Disinilah ia berada. Di pinggir jalan, menunggu bus lintas provinsi yang biasa melewati depan kampusnya.

Ia melambaikan tangan, menghadang dengan satu tangannya saat Bus bertuliskan MIRA berjalan dari jauh ke arahnya. Tas travelbag dijinjing oleh kondektur bus. Cukup membantunya. Ia melangkah masuk ke dalam bus. Berjubelan denganorang-orang yang memiliki jutaan alasan dalam kepergiannya. Yang jelas, tujuannya hanya satu, pulang.

**

Paranggupito, Sabtu 4-2-17 pukul 11.40

:::

Cerita di balik ini adalah suatu malam Nasitha menelpon aku kalau ayahnya Romdon meninggal.
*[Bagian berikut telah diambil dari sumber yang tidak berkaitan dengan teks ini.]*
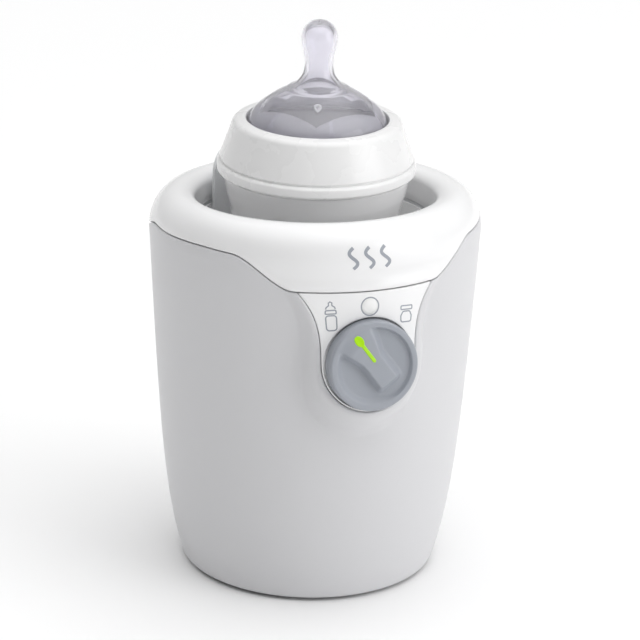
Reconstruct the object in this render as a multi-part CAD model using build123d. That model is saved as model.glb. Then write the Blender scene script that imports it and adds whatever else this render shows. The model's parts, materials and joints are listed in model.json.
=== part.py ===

Kejadiannya di awal tahun 2017 tepat ketika aku sedang KKN di Paranggupito.  Dan tepat hari ini (16 November 2017) orang yang pertama kali aku lihat di kampus, selain Listusista adalah Romdon. Seharian menghabiskan waktu berdua. Kemudian, sedetik sebelumnya, Nasitha dengan alaynya mengirim lirik lagu Kesempurnaan Cinta. 

Butuh waktu lama untuk mengposting cerita ini. 

Romdon, adalah seseorang yang tegar. Waktu yang membuatnya menjadi seperti ini. Dan untuk kalian, jangan lupa untuk pulang. Itu pesanku.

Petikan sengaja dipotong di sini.